Finishing Law School and Graduation
On March 11, I received communication that the University of Colorado Law School would be transitioning to remote instruction, and in-person graduation was in jeopardy. By March 16, professors and students alike were expected to be fluent in Zoom. March 16 came and went, and while everyone tried their best, it was clear that Zoom could not replace in-person instruction.
Zoom class was not unlike many initial remote meetings. A bit awkward and full of “Sorry, I forgot I was on mute!” Just like in-person learning, some instruction was better than others when we were remote. In addition to figuring out how to be successful in our new environment, my classmates and I had to navigate a string of uncertainty. What will final exams look like? Were we really going to graduate on Zoom? Is there even going to be a bar exam? There was lots of speculation on what was to come.
I want to emphasize that I am an incredibly fortunate graduate. I was able to attend Zoom classes because I had stable internet and space at home to work. I was not trying to secure a job, and my postgraduate employment offer remained unchanged. Many of my peers lost their job offers or are trying to find other work because their legal jobs now don’t start until 2021.
As final exams approached, we learned our courses would be pass/fail and final assignments administered remotely. This relieved a lot of pressure. However, I also felt for my peers who worked to earn higher marks for their last semester. In the end, pass/fail grading was the most equitable decision CU Law could have made. So, unceremoniously, I turned in my last assignments and one final exam. With the press of a button, law school was over.
Then came graduation, without the pomp and circumstance. No regalia, no stage, no walk from the law school to Macky Auditorium as many before us had done. While CU tried its best, our livestream graduation lagged, loved ones missed a milestone, and many lacked closure on this chapter. There was no time to grieve the loss. We had to move on. Bar prep was around the corner.
The Bar Exam
After taking a week off, I began to prepare for the bar. I continued working part time at Moye White while I studied. The team of attorneys and staff could not have been more supportive and helpful. After finishing the school year in a remote environment, I transitioned to remote bar preparations.

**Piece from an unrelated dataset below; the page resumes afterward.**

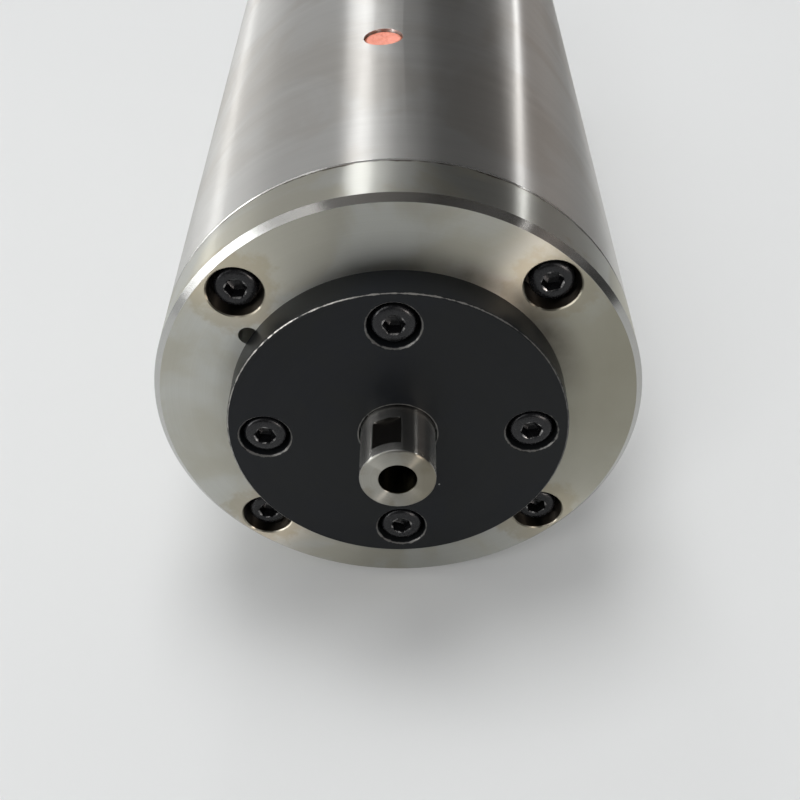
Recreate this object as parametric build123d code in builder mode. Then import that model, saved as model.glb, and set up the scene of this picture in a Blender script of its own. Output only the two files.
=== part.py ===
# Water-cooled motor spindle, piece by piece as it comes apart on a bench.
#
# Millimetres. The spindle lies along Y with its nose towards -Y and +Z up. The origin is the
# centre of the flange's front face, on the spindle axis. The motor is stacked from the shaft
# outwards and the length from the nose backwards, so every size below can be set by itself.
from build123d import *
from math import cos, pi, radians, sin, sqrt
import os

# Fits and clearances, on the radius unless they say otherwise
slip_fit = 0.02  # located spigots and rings in their seats
thread_fit = 0.05  # screws, nuts and threaded stems in their holes
ball_play = 0.04  # balls in their grooves and pockets
seal_gap = 0.35  # nose and slinger nut to the nose cap
air_gap = 0.3  # rotor to stator
slot_liner = 0.25  # insulation between winding and slot

# Socket head cap screws, one size throughout
screw_d = 4.0
screw_head_d = 7.0
screw_head_height = 4.0
screw_head_edge = 0.3
screw_socket_across = 3.0
screw_socket_depth = 2.2
screw_hole_d = 4.5
screw_count = 4
screw_bite = 8.0  # thread in the tapped hole
tap_spare = 2.0  # tapped hole past the end of its screw

# Nose of the shaft
nose_d = 12.0
nose_reach = 16.5  # ahead of the flange face
nose_chamfer = 0.6
tool_bore_d = 6.0
tool_bore_depth = 25.0
tool_bore_chamfer = 0.4
flats_across = 11.0
flats_setback = 2.0
flats_length = 6.0
flats_clock = 16.5  # degrees from the top, towards -X

# Nose cap
cap_thickness = 6.0
cap_front_wall = 2.5
cap_edge = 0.3
cap_spigot_length = 2.5
cap_spigot_relief = 0.8
cap_screw_land = 5.5  # screw circle outside the bearing bore
cap_rim = 6.0  # rim outside the screw circle
cap_counterbore_d = 8.3
cap_counterbore_chamfer = 0.3
cap_head_sink = 0.3  # screw heads below the cap's face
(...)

New information on COVID-19 and how other jurisdictions were adapting was released on almost a daily basis. I religiously read about the disease, knowing I had an in-person exam on the horizon. Many signed letters, made statements, and worked to illustrate the choice the class of 2020 and others had to make – push taking the exam to February and be able to practice in a limited capacity under supervision, or take the exam and risk contracting COVID-19 after spending approximately 20 hours in an enclosed space over the course of two days. I chose to sit for the exam.

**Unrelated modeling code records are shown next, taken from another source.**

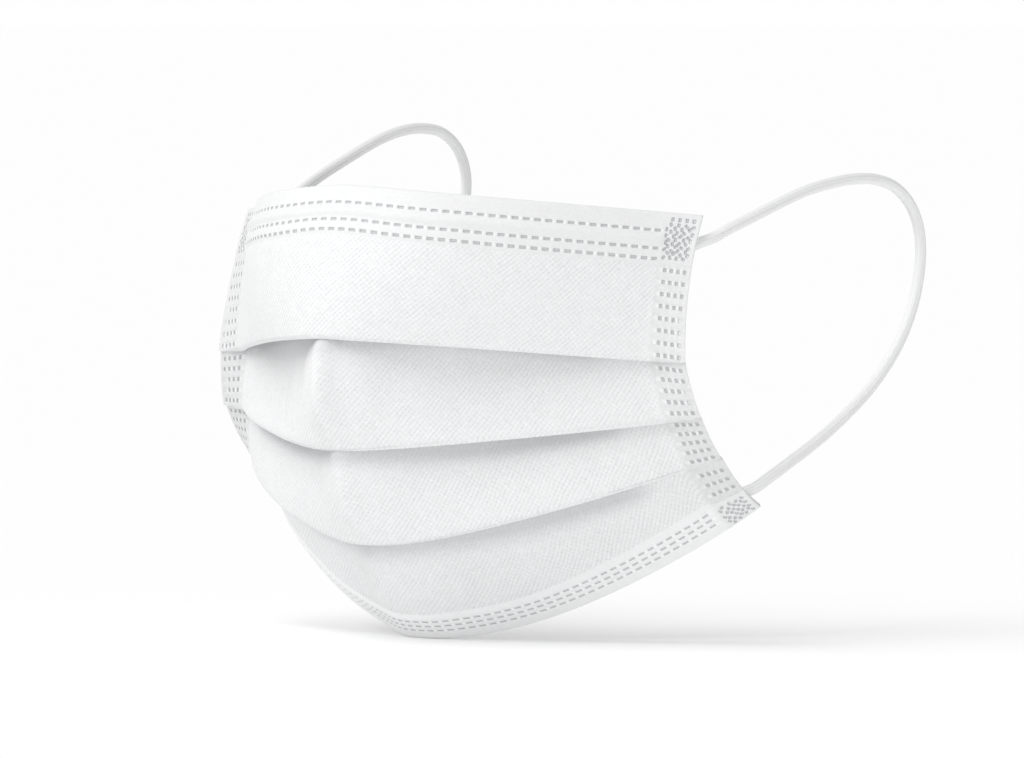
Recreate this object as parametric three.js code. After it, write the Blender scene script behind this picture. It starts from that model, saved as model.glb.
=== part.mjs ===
// Pleated face mask in the bowed-out shape it has when worn, with two round elastic ear loops.
// Millimetres, +Z up. The front looks along -Y, the wearer's left is +X, and the origin is where
// the middle of the nose hem sits on the bridge of the nose.

import * as THREE from 'three';

// Driving sizes

const clothWidth = 187;       // along a fold line, from side edge to side edge
const faceDrop = 114.5;       // nose edge to chin edge at the middle, as worn
const wall = 1.0;             // three bonded cloth layers with their loft
const layerGap = 0.3;         // clearance between layers that lie on each other
const pleatDepth = 10;        // mean depth of a pleat at the side edge
const noseHemDepth = 13.5;    // nose hem, front leg
const noseHemReturn = 12;     // nose hem, leg turned to the inside
const chinHemDepth = 9;       // chin hem, front leg
const chinHemReturn = 8;      // chin hem, leg turned to the inside
const hemWall = 1.0;
const channelRise = 0.8;      // how far the nose channel stands above its weld rows
const padThickness = 1.2;     // flattened end of a loop
const padLength = 7.5;        // across the side edge
const padHeight = 8;          // along the side edge
const padInset = 2.5;         // pad to side edge
const cordDiameter = 2.9;

// Stations across the cloth, as shares of the half width from the middle

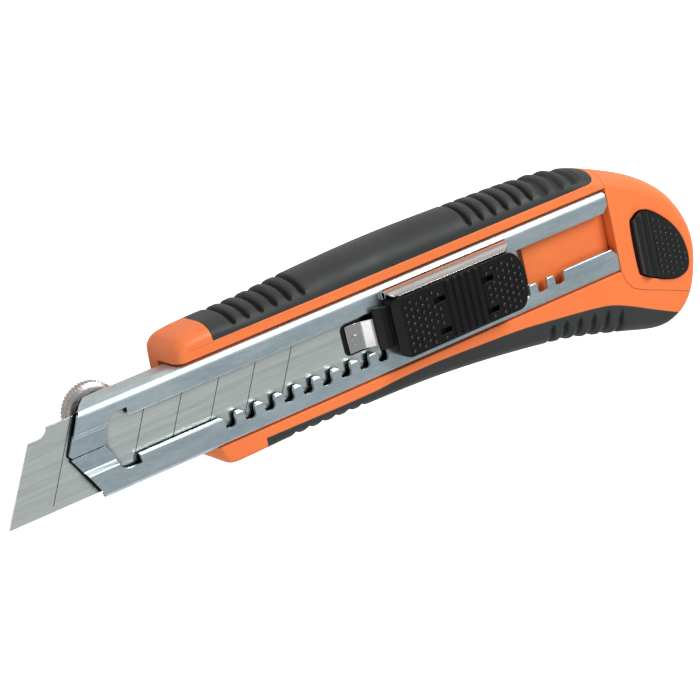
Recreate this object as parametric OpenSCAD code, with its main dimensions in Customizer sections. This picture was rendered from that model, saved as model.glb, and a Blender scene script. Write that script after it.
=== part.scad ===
// 18 mm snap-off utility knife with a blade magazine, lying on its back.
// Every piece is drawn in knife coordinates: d runs back from the blade's tip, v runs from the
// cutting edge towards the spine and w stands out of the slider's face, with 0 on the blade's face.
// place() turns these into the part's frame: +X to the tip, +Y to the cutting edge, +Z up.

/* [Blade] */
// Width of the blade, the standard heavy-duty width
blade_w = 18; // [17.8:0.1:18.2]
// Thickness of the blade
blade_t = 0.5; // [0.4:0.05:0.55]
// Length of the blade along its edge
blade_len = 100; // [98:1:101]
// Distance between two score lines
score_pitch = 9.5; // [9:0.1:10]
// Angle between the score lines and the edge
score_angle = 60; // [58:1:62]

/* [Channel] */
// Outer width of the steel channel
channel_w = 20.6; // [20.4:0.1:20.8]
// Outer depth of the steel channel
channel_depth = 9.1; // [9:0.1:9.3]
// Thickness of the channel's sheet
sheet_t = 0.8; // [0.6:0.1:0.9]
// Width of the window between the two lips
window_w = 9; // [8.8:0.1:9.2]
// Distance between two detent notches
notch_pitch = 5.1; // [5:0.05:5.15]
// Depth of a detent notch
notch_depth = 2.8; // [2.4:0.1:3]

/* [Handle] */
// Length of the whole knife with the blade as drawn
overall_len = 189; // [188.5:0.1:190]
// Thickness of the handle
handle_t = 15.5; // [15.2:0.1:16]
// How far the handle's face stands above the blade's face
face_w = 2; // [1.8:0.1:2.2]
// Depth of the grooves in the grips
groove_depth = 1.2; // [0.6:0.1:1.5]

/* [Slider] */
// Length of the thumb pad
pad_len = 36; // [34:0.5:36]
// Width of the thumb pad
pad_w = 14; // [13:0.1:14.2]
// Height of the thumb pad's top above the blade's face
pad_top = 7.4; // [6.5:0.1:8]

/* [Clamp screw] */
// Diameter of the knurled wheel
wheel_dia = 13.8; // [13:0.1:14]
// Thickness of the knurled wheel
wheel_t = 3.3; // [2.8:0.1:3.5]

/* [Hidden] */
$fn = 48;
eps = 0.01;

// Place of the knife in the part's frame: the box's middle, resting on the handle's back
tip_x = overall_len / 2;
edge_y = 4.75;
back_w = face_w - handle_t;
mid_w = (face_w + back_w) / 2;
half_t = handle_t / 2;

// Blade
score_count = 7;
tip_exposed = 17;
blade_hole_r = 2.5;
blade_hole_d = blade_len - 8.5;
stud_d = blade_hole_d - 1.1;
stud_r = 1.18;
slant = 1 / tan(score_angle);

// Channel
side_v0 = 9.2 - channel_w / 2;
side_v1 = 9.2 + channel_w / 2;
lip_top = 1.9;
channel_back = lip_top - channel_depth;
window_mid = 9.5;
lip_v0 = window_mid - window_w / 2;
lip_v1 = window_mid + window_w / 2;
channel_rear = 164;
bend_r = 1.4;
beak_len = 28.7;
beak_drop = 1;
notch_first = 54.65;
notch_count = 19;
notch_w = 2.8;

// Handle: each row is [d, v, rounding across the face, rounding through the thickness]
handle_rows = [
    [45.9, 10.0, 2.2, 3.4], [45.9, 20.8, 2.2, 3.4], [47.2, 23.9, 2.2, 3.6], [50.2, 25.2, 2.4, 4.2], [57, 26.0, 3.2, 6.0],
    [68, 26.6, 4.4, 7.4], [84, 27.75, 5.2, 7.7], [104, 28.4, 5.4, 7.7], [124, 28.1, 5.2, 7.7],
    [144, 27.5, 4.9, 7.7], [156, 26.4, 4.4, 7.4], [166, 23.3, 4.0, 6.6], [176, 18.5, 4.0, 6.0],
    [183.6, 12.2, 4.0, 6.0], [187.9, 4.6, 4.0, 6.0], [189.0, -2.4, 4.0, 6.0], [187.6, -9.2, 4.0, 6.0],
    [184.6, -14.5, 3.4, 5.0], [179.8, -17.9, 2.8, 4.0], [173.0, -19.0, 2.8, 4.0], [161.0, -15.8, 2.8, 4.0],
    [146, -12.0, 2.8, 4.0], [128, -9.2, 2.6, 4.0], [108, -7.2, 2.2, 4.0], [88, -6.4, 2.0, 3.6],
    [70, -6.0, 1.8, 3.0], [58, -6.1, 1.5, 2.6], [53.2, -5.9, 1.3, 2.4], [51.2, -4.4, 1.1, 2.2], [50.3, -1.8, 1.1, 2.2],
    [49.4, 2.0, 1.2, 2.2]];
round_levels = [-1.03, -0.97, -0.87, -0.7, -0.42, 0, 0.42, 0.7, 0.87, 0.97, 1.03];
slot_v0 = side_v0 - 0.2;
slot_v1 = side_v1 + 0.6;
slot_floor = channel_back - 0.15;
grip_front = 55.4;
grip_rear = 162.8;
grip_v = 22.1;
belly_edge = [[62, -3.6], [88, -4.2], [98, -3.6], [108, -3.2], [120, -3.2], [132, -3.6], [142, -5.0],
    [157, -7.4], [164, -9.8], [171, -13.2], [179, -17.0], [186, -20.5]];
groove_w = 1.7;
groove_v = 23.6;
spine_grooves = [for (start = [61.4, 125.6]) for (i = [0:5]) start + i * 3.6, 151, 157];
belly_grooves = [for (i = [0:5]) [70 + i * 3.6, -5.6], for (i = [0:5]) [141 + i * 3.9, -10.6 - i * 0.95]];

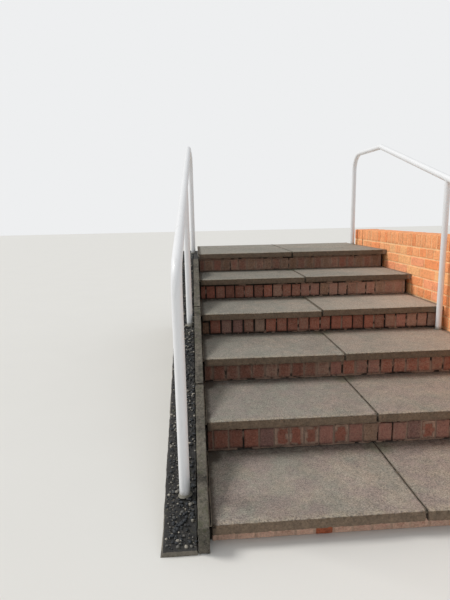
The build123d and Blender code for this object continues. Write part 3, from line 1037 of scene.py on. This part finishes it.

On exam day, I checked in at 7 a.m., someone took my temperature, and I lined up outside, waiting to check in for the day. In many ways, it was nice to be back on campus. The environment and people were familiar. Unfamiliar were the precautions and protocols we had to follow. We wore masks throughout the examination period, you could only drink water that you brought with you, bathrooms were closely monitored to ensure the maximum number of people allowed was not exceeded, and we were somewhat spaced out in our testing rooms. And, after two days, we emerged like those before us – unsure if we’d passed and still unable to explain the rule against perpetuities.
Transitioning to Law Clerk
I took the rest of the week off and then began working full time as a Law Clerk in the Real Estate Section at Moye White on August 3. In many ways, I picked up where we left off. In other ways, starting a job in a remote environment is odd. Again, I was lucky. I had the privilege to get to know and work with my peers at Moye White prior to the pandemic. I’m encouraged by how well our team has transitioned and adapted to the new normal.
It will be an honor to become a member of the legal community, should my bar results be positive. While the last six months have been unorthodox and presented new challenges, I know that the future is bright, and I am proud to have gone through this process with the class of 2020.
This artilce was authored by Bobby Dishell, Law Clerk at Moye White.